3. Re: large jump in registry numbers: I don't have a problem with this, beause it's already been shown that very small mass-produced vessels can have their own registry numbers too (i.e. runabouts, Data's scoutship from Insurrection, etc.). Just because there may be 75,000 registry numbers out there doesn't necessarily mean that there are 75,000 ships of Excelsior or Galaxy size.
 
In order to prevent duplicate NCC numbers, I always assumed StarFleet administrtion assigned NCC numbers in production order.

For example the ship we know as 1701-D was probably assigned a different NCC number at production, but was renamed on dedication to something more fitting.

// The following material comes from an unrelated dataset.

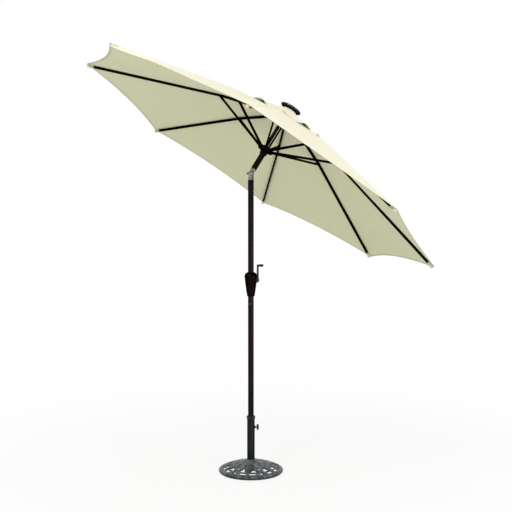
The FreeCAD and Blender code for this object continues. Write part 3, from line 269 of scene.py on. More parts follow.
def finish_of(name, dark, light, cloud, grain, bump, share=0.5, wear=0.3, worn=(0.2, 0.2, 0.2), edge=0.0012,
              roughness=(0.4, 0.5), **sockets):
    """A coated or cast surface: two tones in cloudy patches, fine grain, and rubbed, rounded edges."""
    material, tree = new_material(name, **sockets)
    shader = tree.nodes["Principled BSDF"]
    pattern = add_node(tree, "Group", node_tree=surface_grain)
    for label, value in (("Cloud Scale", cloud), ("Grain Scale", grain), ("Grain Share", share)):
        pattern.inputs[label].default_value = value
    tones = mixed(tree, pattern.outputs["Tone"], dark, light)
    edges = add_node(tree, "Group", node_tree=worn_edges)
    edges.inputs["Width"].default_value = edge
    amount = worked_out(tree, "MULTIPLY", edges.outputs["Wear"], wear)
    tree.links.new(mixed(tree, amount, tones, worn), shader.inputs["Base Color"])
    tree.links.new(ranged(tree, pattern.outputs["Tone"], 0.0, 1.0, *roughness), shader.inputs["Roughness"])
    raised = add_node(tree, "Bump", {"Height": pattern.outputs["Height"], "Distance": bump, "Strength": 1.0,
                                     "Normal": edges.outputs["Normal"]})
    tree.links.new(raised.outputs[0], shader.inputs["Normal"])
    return material


def give(material, *names):
    """Puts the material on whole CAD nodes."""
    for name in names:
        mesh = nodes[name].data
        mesh.materials.clear()
        mesh.materials.append(material)


def add_patina(material, colour, scale, amount):
    """Rubs a second colour over a finish, in larger patches broken by fine ones."""
    tree = material.node_tree
    shader = tree.nodes["Principled BSDF"]
    under = shader.inputs["Base Color"].links[0].from_socket
    patches = add_node(tree, "TexNoise", {"Vector": object_place(tree), "Scale": scale, "Detail": 6.0,
                                          "Roughness": 0.7})
    kept = ranged(tree, patches.outputs[0], 0.42, 0.62, high=amount)
    tree.links.new(mixed(tree, kept, under, colour), shader.inputs["Base Color"])


def paint_shade_on_sides(material, share):
    """Leaves faces that don't look up at that share of their colour: painted shade on sides and undersides,
    where less light falls.
    """
    tree = material.node_tree
    shader = tree.nodes["Principled BSDF"]
    over = shader.inputs["Base Color"].links[0].from_socket
    facing = add_node(tree, "SeparateXYZ", {0: add_node(tree, "NewGeometry").outputs["Normal"]})
    kept = ranged(tree, facing.outputs[2], 0.25, 0.85, low=share)
    shaded_colour = add_node(tree, "VectorMath", {0: over, "Scale": kept}, operation="SCALE")
    tree.links.new(shaded_colour.outputs[0], shader.inputs["Base Color"])


cast_iron = finish_of("cast_patina", (0.012, 0.012, 0.012), (0.075, 0.072, 0.068), cloud=70, grain=700,
                      bump=0.0012, share=0.35, wear=0.9, worn=(0.30, 0.34, 0.37), edge=0.0035,
                      roughness=(0.32, 0.55), metallic=0.3, specular_ior_level=0.4)
add_patina(cast_iron, (0.150, 0.195, 0.222), scale=26, amount=0.85)
# Painted shade: faces that look sideways or down keep as little as 30 % of their colour.
paint_shade_on_sides(cast_iron, share=0.30)
give(cast_iron, "base_plate")

# ------------------------------------------------------------------ base tube, sleeve and clamp
# A steel tube in hammered dark grey paint stands on a plug in the casting, held by a bolt from below.
# A black plastic sleeve with a rim fits in its mouth, and a screw with a lobed knob clamps the pole.

hammered = finish_of("hammered_grey", (0.010, 0.010, 0.010), (0.024, 0.025, 0.025), cloud=150, grain=900,
                     bump=0.0006, share=0.2, wear=0.4, worn=(0.10, 0.11, 0.11), roughness=(0.34, 0.46),
                     metallic=1.0, specular_tint=(0.10, 0.10, 0.10, 1))
add_patina(hammered, (0.030, 0.034, 0.035), scale=12, amount=0.5)
black_plastic = finish_of("black_plastic", (0.006, 0.006, 0.006), (0.011, 0.011, 0.011), cloud=40, grain=1500,
                          bump=0.0002, wear=0.25, worn=(0.05, 0.05, 0.05), roughness=(0.34, 0.45),
                          specular_ior_level=0.25)
zinc = finish_of("zinc_plated", (0.40, 0.40, 0.39), (0.60, 0.60, 0.58), cloud=90, grain=1200, bump=0.0001,
                 wear=0.4, worn=(0.7, 0.7, 0.7), edge=0.0006, roughness=(0.28, 0.4), metallic=1.0)
give(hammered, "base_tube", "tube_plug")
give(black_plastic, "pole_sleeve", "clamp_knob")
give(zinc, "base_bolt")

# ------------------------------------------------------------------ poles
# Three lengths of 38 mm steel tube, powder coated dark bronze.  The middle one plugs into the lower one
# and a sprung button holds it there; the mast above the tilt joint has a slightly greener coat.

DARK_EDGE = (0.05, 0.05, 0.05, 1)


def powder_coat(name, dark, light, worn):
    return finish_of(name, dark, light, cloud=25, grain=2200, bump=0.00006, share=0.8, worn=worn,
                     roughness=(0.30, 0.38), metallic=1.0, specular_tint=DARK_EDGE)


bronze_coat = powder_coat("bronze_powder_coat", (0.013, 0.0085, 0.0095), (0.018, 0.012, 0.013),
                          worn=(0.08, 0.055, 0.05))
dull_steel = finish_of("dull_steel", (0.10, 0.10, 0.10), (0.17, 0.17, 0.16), cloud=90, grain=1200,
                       bump=0.0001, wear=0.4, worn=(0.4, 0.4, 0.4), edge=0.0006, roughness=(0.4, 0.5),
                       metallic=1.0)
mast_coat = powder_coat("mast_powder_coat", (0.011, 0.0105, 0.0075), (0.016, 0.015, 0.011),
                        worn=(0.06, 0.055, 0.05))
give(bronze_coat, "lower_pole", "mid_pole")
give(mast_coat, "upper_pole")
give(dull_steel, "snap_button")

# ------------------------------------------------------------------ crank
# Two half shells of gloss dark brown plastic round the middle pole, held by four screws.  The crank's
# shaft passes through them to an arm with a grip that spins.

gloss_plastic = finish_of("gloss_brown_plastic", (0.006, 0.0035, 0.0035), (0.009, 0.0055, 0.005), cloud=20,
                          grain=1500, bump=0.00005, wear=0.2, worn=(0.05, 0.04, 0.035), edge=0.0015,
                          roughness=(0.16, 0.22), metallic=1.0, specular_tint=DARK_EDGE)
give(gloss_plastic, "case_front", "case_back")
give(black_plastic, "crank_handle", "crank_grip")
give(dull_steel, "case_screws", "crank_shaft")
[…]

That or each startship has a VIN number which specifically calls out what that ship is and what its fittings are. We know each ship has a code to control it so I'm sure each ship has a serial number, a VIN number and other numbers associated with its fittings.

The NCC number may mean nothing at all and is randomly assigned to ships as they are dedicated.
 
Interestingly enough, Bjo Trimble suggested that the Enterprise was a Constellation class ship rather than a Constitution class ship in the Star Trek Concordance, in keeping with the Constellation's lower registry. The Republic was depicted as a Connie in the 25th Anniversary game, albeit with a small error in registry (NCC-1373 vs the canonical 1371).
 
Interestingly enough, Bjo Trimble suggested that the Enterprise was a Constellation class ship rather than a Constitution class ship in the Star Trek Concordance, in keeping with the Constellation's lower registry. The Republic was depicted as a Connie in the 25th Anniversary game, albeit with a small error in registry (NCC-1373 vs the canonical 1371).

The notation of the Enterprise as a "Constellation class" in the '76 edition of the Concordance is a typo; elsewhere in the book, it's identified as a "Constitution class", a reference that dates back to at least TOS' second season, and the '68 edition of the Concordance does identify the Enterprise as a Constitution class.